Staff and volunteers were quick to help get the city up and running before Irma had even fully passed through the area.
John Bedner, a public works employee, said city staff began clearing debris beginning at 11 a.m. Sunday. Staff spent the night at the public works building, he added.
“We had our cots set up and spent the night hunkered down, waiting for the storm to pass, and then we got out there and just did what we had to do,” he said.
He expects the cleanup will last through the week.
“It’s scattered everywhere,” he said. “There are limbs falling everywhere, limbs hanging from trees. But the way they were talking, it was on its way to becoming catastrophic. So we were blessed.”
Seminole City Park was probably the hardest hit of all city-owned properties, he said. In addition to debris and tree limbs, a branch hit and shattered a light pole at the park.
“I can’t say enough about the city of Seminole management and staff, including public works, fire resuce, EMS, library, recreation, administration, community development and [Pinellas County Sheriff’s Office] deputies assigned to Seminole, [and] Community Emergency Response Team [CERT] members [who] helped staff the Emergency Operations Center,” said Mayor Leslie Waters.
Toney-Deal added, “City staff are all enthusiastically working around the clock to get their city back in shape.
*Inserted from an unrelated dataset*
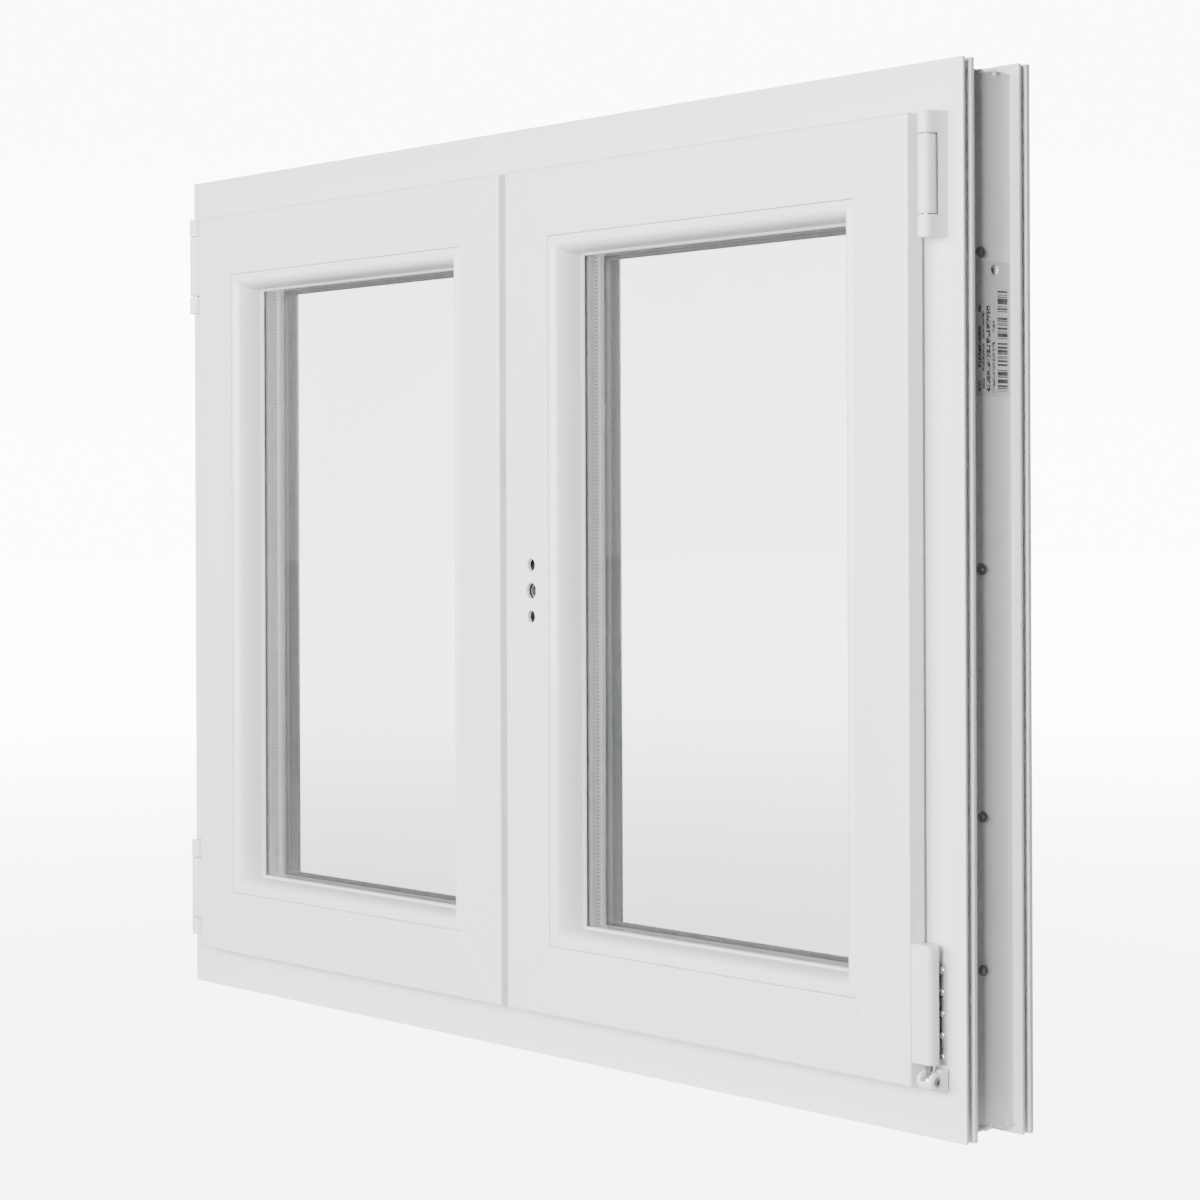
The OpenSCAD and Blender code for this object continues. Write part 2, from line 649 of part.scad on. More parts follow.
module meeting_profile() color(white) in_place() difference() {
    union() {
        block([profile_x, 0, body_z0], [body_x, leaf_back, body_z1]);
        meeting_lip(right_lip_x, profile_x + 1);
    }
    block([profile_x - 1, gear_y - plate_w / 2 - seat_gap, body_z0 - 1], [plate_x, gear_y + plate_w / 2 + seat_gap, body_z1 + 1]);
    block([plate_x - eps, gear_y - rod_w / 2 - pass_gap, body_z0 - 1], [rod_x + pass_gap, gear_y + rod_w / 2 + pass_gap, body_z1 + 1]);
    gear_pocket(plate_x - 1, body_x + 1);
    block([profile_x + wall, plate_w / 2 + gear_y + wall, body_z0 - 1], [body_x - wall, leaf_back - wall, body_z1 + 1]);
}

module cam_slot(z) translate([profile_x - 1, gear_y, z]) {
    block([0, -3.4, -rod_travel - 1], [plate_t + 2, 3.4, rod_travel + 1]);
    for (s = [-1, 1]) translate([0, 0, s * (rod_travel + 1)]) rod_x_axis(3.4, 0, plate_t + 2);
}
module gear_faceplate() color("silver") in_place() difference() {
    block([profile_x, gear_y - plate_w / 2, body_z0 + 6], [plate_x, gear_y + plate_w / 2, body_z1 - 6]);
    for (z = cam_z) cam_slot(z);
}

module gearbox() color("silver") in_place() difference() {
    block([rod_x + pass_gap + 0.2, gear_y - gear_t / 2, mid_z - gear_h / 2],
          [hub_x + 12, gear_y + gear_t / 2, mid_z + gear_h / 2]);
    translate([hub_x, 0, mid_z]) rod_y(hub_r + run_clear, gear_y - gear_t / 2 - 1, gear_y + gear_t / 2 + 1);
}

module handle_hub() color("dimgray") in_place() translate([hub_x, 0, mid_z]) difference() {
    rod_y(hub_r, gear_y - gear_t / 2, gear_y + gear_t / 2);
    translate([-spindle_sq / 2, gear_y - gear_t, -spindle_sq / 2]) cube([spindle_sq, 2 * gear_t, spindle_sq]);
}

// The sliding rod behind the faceplate carries the mushroom cams
module drive_rod() color("silver") in_place() {
    block([rod_x - rod_t, gear_y - rod_w / 2, body_z0 + 30], [rod_x, gear_y + rod_w / 2, body_z1 - 30]);
    for (z = cam_z) translate([0, gear_y, z]) {
        rod_x_axis(3.1, cam_tip + 3, rod_x - rod_t + eps);
        rod_x_axis(cam_r, cam_tip, cam_tip + 3.5);
    }
}

// ---------- tilt and turn pivots ----------

module pivot_ball() color("silver") in_place() translate([axis_x, axis_y, ball_z]) sphere(r = ball_r, $fn = 64);

pin_top = band_z + 30;
module pivot_pin() color("silver") in_place() translate([axis_x, axis_y, ball_z + ball_r + pass_gap])
    cylinder(r = pin_r + 0.5, h = pin_top - ball_z - ball_r - pass_gap, $fn = 48);

module right_hinge_band() color(white) in_place() translate([axis_x, axis_y, band_z]) difference() {
    union() {
        cylinder(r = band_r, h = band_h, $fn = 64);
        block([-(axis_x - leaf_x1), -band_r + 0.6, 0], [0, band_r - 2, band_h]);
    }
    translate([0, 0, -1]) cylinder(r = pin_r + 0.5, h = pin_top - band_z + 1, $fn = 48);
}

// The stay: middle knuckle, a tab behind the leaf's flange, an angle and the long arm
arm_z0 = body_z1 + 7;
arm_z1 = frame_h - room_leg - 2;
arm_drop = 32;
arm_half = 5;
jamb_x = frame_w / 2 - room_leg;
module stay_arm() color(white) in_place() {
    low = hinge_low + end_knuckle + pass_gap;
    high = hinge_low + hinge_h - end_knuckle - pass_gap;
    translate([axis_x, 0, hinge_low]) middle_knuckle();
    difference() {
        block([axis_x - knuckle_r + 0.5, axis_y, low], [axis_x, tab_y1, high]);
        translate([axis_x, axis_y, low - 1]) cylinder(r = knuckle_r - 0.5, h = mid_knuckle + 2, $fn = 64);
    }
    block([jamb_x - 5, tab_y0, low], [axis_x - knuckle_r + 1, tab_y1, high]);
    block([jamb_x - 5, tab_y0, arm_z0 - arm_drop], [jamb_x - 3, gear_y + arm_half, arm_z1]);
    block([axis_x - stay_l, gear_y - arm_half, arm_z0], [jamb_x - 3, gear_y + arm_half, arm_z1]);
}

module stay_guide() color("silver") in_place()
    block([axis_x - stay_l - 20, gear_y - 7, body_z1], [axis_x - stay_l + 90, gear_y + 7, body_z1 + 3.5]);

frame_head();
frame_sill();
frame_jamb_left();
frame_jamb_right();
frame_reinforcement();
frame_gasket();
reinforcement_screws();
drain_caps();
frame_keeps();
keep_screws();
type_label();
stay_bearing();
stay_bearing_pin();
corner_bearing();
bearing_screw();
corner_plate();
left_hinge_brackets();
left_hinge_pins();
left_top_rail();
left_bottom_rail();
left_hinge_stile();
left_meeting_stile();
left_reinforcement();
left_beads();
left_room_pane();
left_outer_pane();
left_spacer();
left_edge_seal();
left_glazing_gaskets();
left_setting_blocks();
left_leaf_gasket();
left_hinge_bands();
astragal();
astragal_caps();
astragal_keeps();
top_flush_bolt();
bottom_flush_bolt();
right_top_rail();
right_bottom_rail();
right_hinge_stile();
right_meeting_stile();
right_reinforcement();
right_beads();
right_room_pane();
right_outer_pane();
right_spacer();
right_edge_seal();
right_glazing_gaskets();
right_setting_blocks();
right_leaf_gasket();
right_hinge_band();
pivot_pin();
pivot_ball();
meeting_profile();
gear_faceplate();
gearbox();
handle_hub();
drive_rod();
stay_arm();
stay_guide();
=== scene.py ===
import bpy
import bmesh
import numpy as np
from math import radians, sin, cos, pi, atan2
from mathutils import Matrix, Vector


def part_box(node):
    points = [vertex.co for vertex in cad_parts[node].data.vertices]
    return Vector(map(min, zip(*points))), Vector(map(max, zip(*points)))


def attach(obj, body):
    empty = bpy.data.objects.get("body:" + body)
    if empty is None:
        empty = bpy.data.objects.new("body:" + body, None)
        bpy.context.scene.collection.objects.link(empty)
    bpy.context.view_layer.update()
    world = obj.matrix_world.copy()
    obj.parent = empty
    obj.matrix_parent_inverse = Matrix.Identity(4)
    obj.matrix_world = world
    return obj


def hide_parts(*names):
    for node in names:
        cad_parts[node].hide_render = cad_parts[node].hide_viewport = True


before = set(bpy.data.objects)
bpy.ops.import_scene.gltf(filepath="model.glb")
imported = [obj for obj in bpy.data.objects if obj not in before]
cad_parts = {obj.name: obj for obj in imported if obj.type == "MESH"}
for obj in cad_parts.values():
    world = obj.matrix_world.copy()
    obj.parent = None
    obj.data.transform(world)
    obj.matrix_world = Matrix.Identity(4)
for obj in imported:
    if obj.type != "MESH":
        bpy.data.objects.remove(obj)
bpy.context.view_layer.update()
print("frame loaded")

mm = 0.001


def boxOf(node):
    # lowest and highest corner of a CAD node as two arrays
    low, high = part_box(node)
    return np.array(low, float), np.array(high, float)


frameLow = np.minimum(boxOf("frame_jamb_left")[0], boxOf("frame_sill")[0])
frameHigh = np.maximum(boxOf("frame_jamb_right")[1], boxOf("frame_head")[1])
roomY = frameLow[1]  # the frame's room face
leafBox = {
    side: (boxOf(side + "_bottom_rail")[0], boxOf(side + "_top_rail")[1]) for side in ("left", "right")
}
leafY = leafBox["right"][0][1]  # the leaves' room face
axisX = boxOf("pivot_ball")[0][0] / 2 + boxOf("pivot_ball")[1][0] / 2
axisY = boxOf("pivot_ball")[0][1] / 2 + boxOf("pivot_ball")[1][1] / 2
midZ = (frameLow[2] + frameHigh[2]) / 2


def meshObject(name, points, faces, smoothAngle=35):
    # one closed mesh with its normals turned outwards and its sharp edges kept
    mesh = bpy.data.meshes.new(name)
    mesh.from_pydata([tuple(p) for p in np.asarray(points).reshape(-1, 3)], [], faces)
    work = bmesh.new()
    work.from_mesh(mesh)
    bmesh.ops.remove_doubles(work, verts=work.verts, dist=1e-7)
    bmesh.ops.recalc_face_normals(work, faces=work.faces)
    work.to_mesh(mesh)
    work.free()
    mesh.shade_smooth()
    mesh.set_sharp_from_angle(angle=radians(smoothAngle))
    piece = bpy.data.objects.new(name, mesh)
    bpy.context.scene.collection.objects.link(piece)
    return piece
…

I am proud of their commitment to recovery efforts in Seminole.”
Springing into action
Once the storm passed, many councilors began touring the city and reaching out to the community to see where help was needed the most.
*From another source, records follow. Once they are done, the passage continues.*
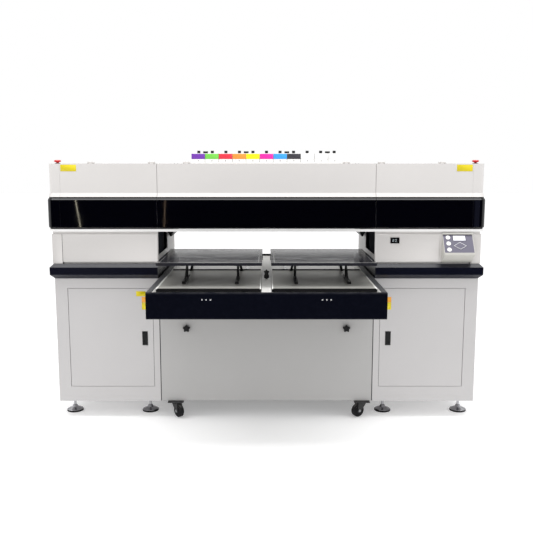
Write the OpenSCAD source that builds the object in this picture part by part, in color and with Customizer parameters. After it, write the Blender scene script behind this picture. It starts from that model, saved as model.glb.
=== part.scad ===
// Twin-table flatbed UV printer. Millimetres, +Z up, origin on the floor under the middle of the machine.
// X runs along the beam, -Y is the operator's side.

/* [Overall] */
// Width of the housings
machine_w = 2500; // [2440:10:2560]
// Width of the bay between the two cabinets
bay_w = 1266; // [1262:1:1270]
// Depth of the housings, front to back
body_depth = 750; // [740:5:800]
// Length of the bed, front to back
bed_length = 1600; // [1580:10:1640]
// How far the bed stands out in front of the housings
bed_reach = 530; // [500:5:540]

/* [Heights] */
// Underside of the cabinets above the floor
cabinet_bottom = 102; // [100:1:106]
// Top of the cabinets and underside of the counters
cabinet_top = 850; // [848:1:860]
// Top of the counters
counter_top = 936; // [930:1:940]
// Shoulder of the middle housings
mid_top = 1110; // [1106:1:1114]
// Underside of the upper housing's pan
pan_bottom = 1125; // [1122:1:1128]
// Lower edge of the black band
band_bottom = 1141; // [1138:1:1144]
// Upper edge of the black band
band_top = 1325; // [1320:1:1330]
// Top of the light ledge over the band
ledge_top = 1348; // [1344:1:1352]
// Top of the upper housing
housing_top = 1516; // [1500:1:1530]

/* [Tables] */
// Gap edge of each platen from the machine's middle
platen_inner = 24.5; // [22:0.5:26]
// Outer edge of each platen from the machine's middle
platen_outer = 603; // [590:1:610]
// Length of a platen, front to back
platen_length = 643; // [600:1:660]
// Upper face of the platens
platen_top = 983; // [975:1:985]
// Thickness of a platen
platen_thick = 16; // [10:1:20]
// Upper face of the trays that carry the platens
tray_top = 852; // [850:1:854]
// Thickness of a tray
tray_thick = 16; // [14:1:17]

/* [Ink] */
// Number of ink tanks
tank_count = 11; // [8:1:11]
// Width of one ink tank's place in the rack
tank_pitch = 87; // [80:1:90]
// Top of the ink tanks
tank_top = 1580; // [1570:1:1590]

/* [Running gear] */
// Radius of a levelling foot's pad
pad_r = 50; // [40:1:55]
// Radius of a caster wheel
wheel_r = 39; // [30:1:39]
// Width of a caster wheel
wheel_w = 26; // [20:1:28]

/* [Hidden] */
$fn = 48;

// main planes
half_w = machine_w / 2;
half_bay = bay_w / 2;
front = -bed_length / 2 + bed_reach;
back = front + body_depth;
bed_front = -bed_length / 2;
bed_back = bed_length / 2;
cabinet_w = half_w - 7;
sheet = 3;
thin_sheet = 2.5;

// band, ledge and corner posts
band_proud = 12;
panel_set_back = 12;
ledge_proud = 4;
ledge_side = 10;
band_side = 3;
half_upper = half_w + 10;
seam_x = half_w - 56;
hood_gap = 2;
corner_r = 28;
band_chamfer = 16;
band_foot_chamfer = 10;
hood_depth = 380;
hinge_r = 3;
knuckle_r = 6;
hinge_z = housing_top + knuckle_r;
running = 0.05;

// counters
counter_proud_front = 33;
counter_proud_side = 12;
counter_chamfer = 18;
counter_foot_chamfer = 25;

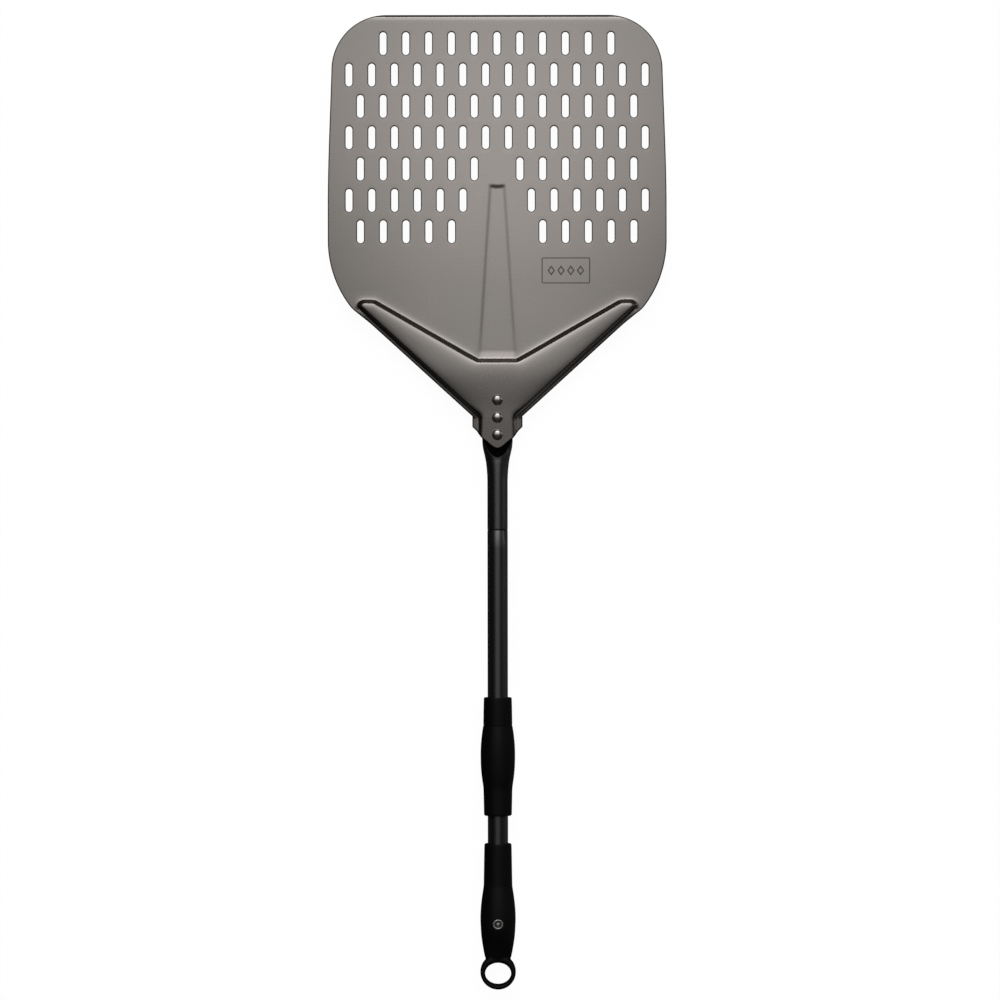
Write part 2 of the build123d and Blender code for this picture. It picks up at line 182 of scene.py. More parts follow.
def turned_piece(name, profile, segments, body, piece, sharp, closed=False):
    """Piece turned about the tube axis from a (radius, y) profile."""
    verts, faces = revolve(profile, segments, on_axis, closed)
    return new_object(name, verts, faces, body, piece, sharp)


def raw_object(name, verts, faces):
    """Unfinished object, to be cut and baked."""
    mesh = mesh_from_mm(name, verts, faces)
    face_outward(mesh)
    return link_object(name, mesh)


def cutter(raw, modifier, name, bm, place, turn=0.0):
    """Boolean tool from a millimetre bmesh, turned about z, then moved to its place."""
    mesh = bpy.data.meshes.new(name)
    bm.to_mesh(mesh)
    bm.free()
    mesh.transform(Matrix.Rotation(turn, 4, "Z"))
    mesh.transform(Matrix.Diagonal((MM, MM, MM, 1)))
    mesh.transform(Matrix.Translation(Vector(place) * MM))
    cut = link_object(name, mesh)
    boolean = raw.modifiers.new(modifier, "BOOLEAN")
    boolean.operation = "DIFFERENCE"
    boolean.solver = "EXACT"
    boolean.object = cut
    return cut


def bake(raw, cutters):
    """Mesh of the object with its modifiers applied; the working objects go."""
    depsgraph = bpy.context.evaluated_depsgraph_get()
    mesh = bpy.data.meshes.new_from_object(raw.evaluated_get(depsgraph))
    for ob in (raw, *cutters):
        bpy.data.objects.remove(ob)
    return mesh


# =====================================================================
# curves and distances in the plane
# =====================================================================


def smoothstep(start, end, value):
    t = np.clip((value - start) / (end - start), 0.0, 1.0)
    return t * t * (3 - 2 * t)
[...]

Councilor Trish Springer, however, was unable to drive off her property because of a fallen tree blocking the roadway.
So Tuesday, she hopped on her bike instead.
“I’m just riding around conserving gas,” she said. “My whole world is in a one-, two-mile radius – my home, work and schools.”
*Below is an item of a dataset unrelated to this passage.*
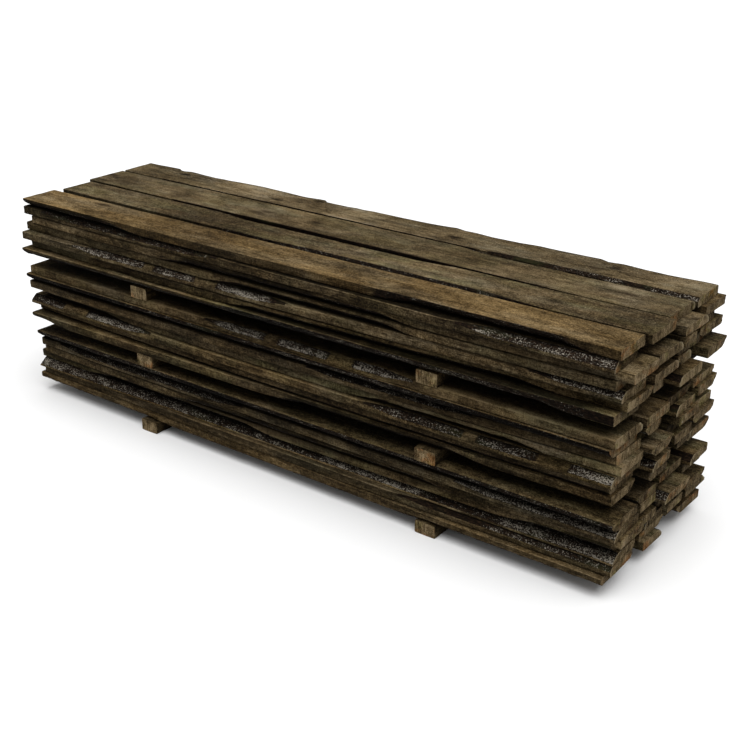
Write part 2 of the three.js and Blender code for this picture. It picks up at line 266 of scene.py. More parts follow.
TOP_SPOTS = [
    [(2.09, 0.10, 0.05, 0.03, -0.25)],
    [(1.50, 0.32, 0.05, 0.025, -0.2), (2.60, 0.30, 0.03, 0.014, -0.5)],
    [(1.31, 0.51, 0.04, 0.025, -0.35), (2.72, 0.56, 0.05, 0.03, 0.2)],
    [(0.29, 0.750, 0.04, 0.02, -0.6), (0.94, 0.685, 0.04, 0.018, -0.55),
     (1.11, 0.775, 0.04, 0.015, -0.5), (1.90, 0.70, 0.045, 0.02, -0.5),
     (2.61, 0.75, 0.04, 0.02, -0.42)],
]

# How far the far edge of the far top board stands out: (centimetres from the left end, mm)
UNEVEN_EDGE = [
    (3, 5), (19, 11), (22, -7), (24, -7), (28, 5), (31, 5), (37, -2), (45, -7), (50, -2), (55, -2),
    (60, 6), (75, 12), (90, 4), (98, -2), (103, -1), (109, 9), (112, 10), (115, -11), (127, -11),
    (131, -3), (135, -7), (140, -2), (153, -4), (171, 0), (181, 13), (183, 17), (188, 5), (193, 7),
    (202, -2), (215, 1), (224, 12), (233, 10), (245, 15), (251, 18), (255, 2), (261, 12), (272, 0),
    (280, -3), (295, 8),
]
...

Springer, who lives close to Seminole City Center, visited local schools to see how they fared during the storm as well as businesses, friends and neighbors.
“It’s just nice to see everybody helping each other,” she said.
She added, “I hope I lose a ton of weight from biking around like this, because I am out of shape.”
Angie Mazzarese, who lives in Largo, decided to weather the storm at her parents’ house in Seminole and headed there Saturday evening. They eventually lost power Sunday night.
Luckily, the Seminole High School graduate and vice president of her family’s business, Quick & Easy Tax & Accounting, Inc. in Largo, discovered Monday morning that her own home still had electricity. Her business, however, did not.
With deadlines on her mind, she knew she needed to keep working despite the hurricane.
“I [had] to set up a makeshift office in [the] dining room as my office lost power and I have payrolls to run,” she said. “Luckily, the IRS has granted certain disaster areas a reprieve of the currently due deadlines, such as estimated 1040 payments, 1040 filing and business 941 payments due on [Sept. 15] until Jan. 31, 2018. I’m still running my business, just focusing on the more pressing items such as payrolls and sales tax.”
So she went to her office to collect all necessary papers and other items, and got to work at her dining room table despite the Tampa Bay area still being affected by the backend of Irma.
While her husband, St. Petersburg Police Officer Michael Christian, was on duty during the hurricane, Audra Christian, her two daughters – Jane, 11, who attends Seminole Middle School, and Chloe, 16, who attends Seminole High School – hunkered down at their home with another officer’s family.
“We refused to evacuate, being [third-generation] Florida natives,” Audra said.
She recalled 1985’s Hurricane Elena.
“It was pretty freaky,” she said. “The house breathed from the pressure. Lightning struck trees down in my neighborhood and [there was] tons of rain. Elena spun in the gulf for two days.”
As scary as that experience was, she knew she and her daughters would get through Irma just fine at home, though “the night was long [and] I didn’t sleep at all,” she said.
Still, it was an “awesome” experience for the family. Before the storm got bad, her daughters “dressed up as Hurricane Irma” and played outside. They also used their phones to create funny fake news reports.
“The kids spent time together and they actually got bummed when the power turned on. We played cards and actually talked,” she said.
Getting right to work
Cousins Cole Cicco, 13; Jake Cicco, 10; and Andrew Priebe, 8 took one look at the large tree that fell in the playground of Bay Pines Lutheran Church and School and decided to clear what they could Tuesday.
Their grandfather, David Priebe, is pastor at the church and lives nearby. Cole and Jake, who attended the school in the past, regularly mow the lawn at the property. Andrew is currently a fourth-grader at the school. They were staying with their grandfather because he still had power after the storm.
“We had to cut the grass [at the church] and we came up here and saw all this stuff,” Cole said. “We just saw the destruction and what happened to all the nice trees and we just wanted to make the church and school look as nice as it did before.”
While removing the massive tree trunk on their own was too big a job for the trio, they were able to remove smaller limbs and branches by using a small tractor and wagon.
Neighbors helping neighbors
Kadi Hendricks Tubbs, Tampa Bay Newspapers’ Mom 2 Mom columnist, is “proud” of how her neighborhood pulled together in Irma’s aftermath. Tubbs lives off Ridge Road and 102nd Avenue.
“It was great to see,” she said. “We had neighbors who evacuated and their yard was a mess and everyone cleaned their yard, too, and all the yards on the block.”
Around 20 residents of the area traveled house to house to help those who needed it.
Angie Canning, who evacuated with her husband and two children to Mississippi, said, “I thought really, that is so nice! We are very fortunate to have such great neighbors and friends.”
One older couple on Marla Lane had a large tree fall scattering tree limbs throughout their yard.
Their daughter, Linda Higgins, said, “I have never seen a group, the whole neighborhood converging on [an] elderly neighbor’s yard. The neighborhood is absolutely fantastic. I couldn’t have done [the cleanup] alone without the support of the neighborhood.”